An Ecuadorean fishing boat found the survivors — seven men and two women — on Sunday, Elizalde said. They were later transferred to an Ecuadorean Coast Guard cutter and on Wednesday returned to Ecuador, their faces scorched and peeling from sunburn.

The Colombian Navy said one of its planes and a boat were being deployed in a search-and-rescue operation. Ecuador's Coast Guard was also participating.

The disaster highlighted the perilous journey that migrants seeking to escape poverty in their homeland undertake to reach the United States.

Traffickers often use Ecuador's coast as a launching point, frequently taking illegal immigrants to Guatemala or Mexico so they can travel overland into the United States.

Last May, a Costa Rican fisherman rescued 88 would-be migrants from Ecuador and Peru from their foundering vessel after he found a message in a bottle they had tied to a float marking one of his long fishing lines.

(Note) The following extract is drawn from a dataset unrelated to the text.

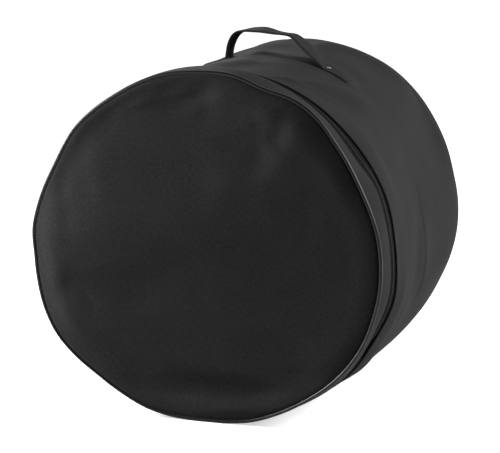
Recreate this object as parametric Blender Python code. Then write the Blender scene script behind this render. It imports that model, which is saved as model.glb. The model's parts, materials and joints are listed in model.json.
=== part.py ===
"""Padded, zipped bag for a bass drum, standing on its pressed-flat underside with its lid towards -Y.

Metres, +Z up. The tube of the bag runs along Y, and the origin is on the floor under its middle.
Angles round the tube are in degrees, clockwise from the top as seen from the front.
"""

import math

import bmesh
import bpy
from mathutils import Matrix, Vector

# The tube of the bag
RADIUS = 0.300
REST_HEIGHT = 0.287
LENGTH = 0.509
ANGLE_STEP = 6.0
FULL_TURN = 360.0
SHARP_ANGLE = 35.0
DISPLAY_GAMMA = 2.2
BENT_VOLUME = 1e-10

# Cloth, foam and the gap kept between touching pieces
CLOTH = 0.001
FOAM = 0.006
LINING = 0.0008
FIT = 0.0003
BINDING_THICKNESS = 0.0008
BINDING_WIDTH = 0.012

# Lid and its piping
PIPING_RADIUS = 0.003
PIPING_WALL = 0.0007
PIPING_INSET = 0.002
PIPING_SIDES = 7
CORD_SIDES = 6
PIPING_SLIT_START = 90.0
PIPING_SLIT_END = 135.0
FACE_SET_BACK = 0.0015
GUSSET_WIDTH = 0.048

# The zipper stops this far from the bottom on either side, and the lid folds level between its ends
FOLD_HALF_ANGLE = 54.0

# Underside, which the bag's weight draws in and presses flat
SETTLE = 0.0065
SETTLING_HALF_ANGLE = 48.0
SETTLED_HALF_ANGLE = 24.0

# Top, where the cloth hangs in behind the zipper's strip
SAG = 0.0105
SAG_RUN = 0.045
SAG_STEPS = 2
# How deep it hangs round the top: angles and shares of the sag, with a ridge at either corner of the drum
SAG_SHARES = (
    (-66, 0.0), (-60, 0.2), (-54, 0.42), (-48, 0.6), (-42, 0.7), (-36, 0.8), (-30, 0.78), (-24, 0.52),
    (-18, 0.3), (-12, 0.66), (-6, 0.9), (0, 1.0), (6, 0.86), (12, 0.56), (18, 0.3), (24, 0.2), (30, 0.1),
    (36, 0.0),
)

# Zipper
STRIP_WIDTH = 0.029
SEAM_ALLOWANCE = 0.008
TAPE = 0.001
COIL_WIDTH = 0.0035
COIL_HEIGHT = 0.0026
COIL_GAP = 0.0016
END_TAB_LENGTH = 0.040
END_TAB_THICKNESS = 0.001

# Sliders
MEETING_ANGLE = -60.0
SLIDER_LENGTH = 0.020
SLIDER_WIDTH = 0.013
SLIDER_PLATE = 0.0016
SLIDER_CLEARANCE = 0.0008
SLIDER_GAP = 0.0015
SLIDER_EDGE = 0.0005
WEB_LENGTH = 0.008
WEB_SET_BACK = 0.001
CROWN_LENGTH = 0.010
CROWN_HEIGHT = 0.005
CROWN_WIDTH = 0.003
CROWN_WALL = 0.0012
CROWN_SINK = 0.0006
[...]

The migrants said that they had paid traffickers as much as US$3,000 each as a down payment for the trip, with a promise to pay another US$7,000 more upon completing the journey. But the boat's crew abandoned them at sea after the engine failed.

In August 2004, a US Coast Guard ship intercepted a disabled Ecuadorean boat carrying 106 illegal immigrants from Ecuador. The Coast Guard boarded the 40-foot fishing boat some 415 miles off Ecuador's Pacific coast. The drifting boat had apparently been abandoned by its crew.

Rear Adm. Eduardo Navas, general director of Ecuador's merchant marines, said those aboard the boat that sank in the nighttime darkness Friday, plunging the occupants into the icy waters of the Pacific, were presumably heading to the United States.

The passengers had departed from a beach near Esmeraldas, on Ecuador's northern coast.

Navas told Ecuadorean TV it was "a crime to have placed" so many Ecuadoreans in such a small boat, measuring no more than 65 feet in length.